The issue of having a fair and genuine vote is one that has no
political boundaries and, for the sake of our democracy, should be the concern
of politicians and citizens of all parties. Electronic machines are making mistakes
negatively affecting elections and various political parties all over the country.
Criminal individuals do not come from one political affiliation, so the goal
should be to end the possibility for voter fraud in any party.

I very much respect Judith Lewis for her diligence and dedication
to accurate research in the area of election integrity. I also highly respect
activist Bev Harris, who Judith referred to in her article as my patron saint,
because she uncovers, documents and reports specific facts — and lets the facts
speak for themselves while being careful herself not to draw unproven conclusions
from them. Her organization, Black Box Voting, has initiated a huge Freedom
of Information Act request, is conducting forensic investigations, and is taking
legal action on voting irregularities that occurred around the country in this
last election in both Republican and Democratic counties. She says, “Our
members just want clean elections.”

Election tampering needs to be investigated and duly proven through
proper legal channels, as Harris is doing. She says that until the 2004 election
is audited there will be no real answer as to whether there was fraud. She needs
our help, and we need to urge our elected state and federal representatives
of all parties to make sure investigations and proper election reform occur.

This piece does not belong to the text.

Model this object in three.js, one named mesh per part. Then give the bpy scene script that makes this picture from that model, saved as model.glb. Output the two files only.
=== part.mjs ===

Finally, anything I said at the MoveOn party was my own personal
view — not representative of MoveOn. (It was, in fact, the first time I had
met anyone from or had any involvement with MoveOn.) I went to the party hoping
to find -others concerned about fair elections, the problems of electronic voting,
and vote tampering. I was thrilled when voting reform came up overwhelmingly
as the top issue. Overall, I was really impressed and left feeling bolstered
by the fact that I had made contact with such a large group of genuinely concerned
individuals committed to positive change.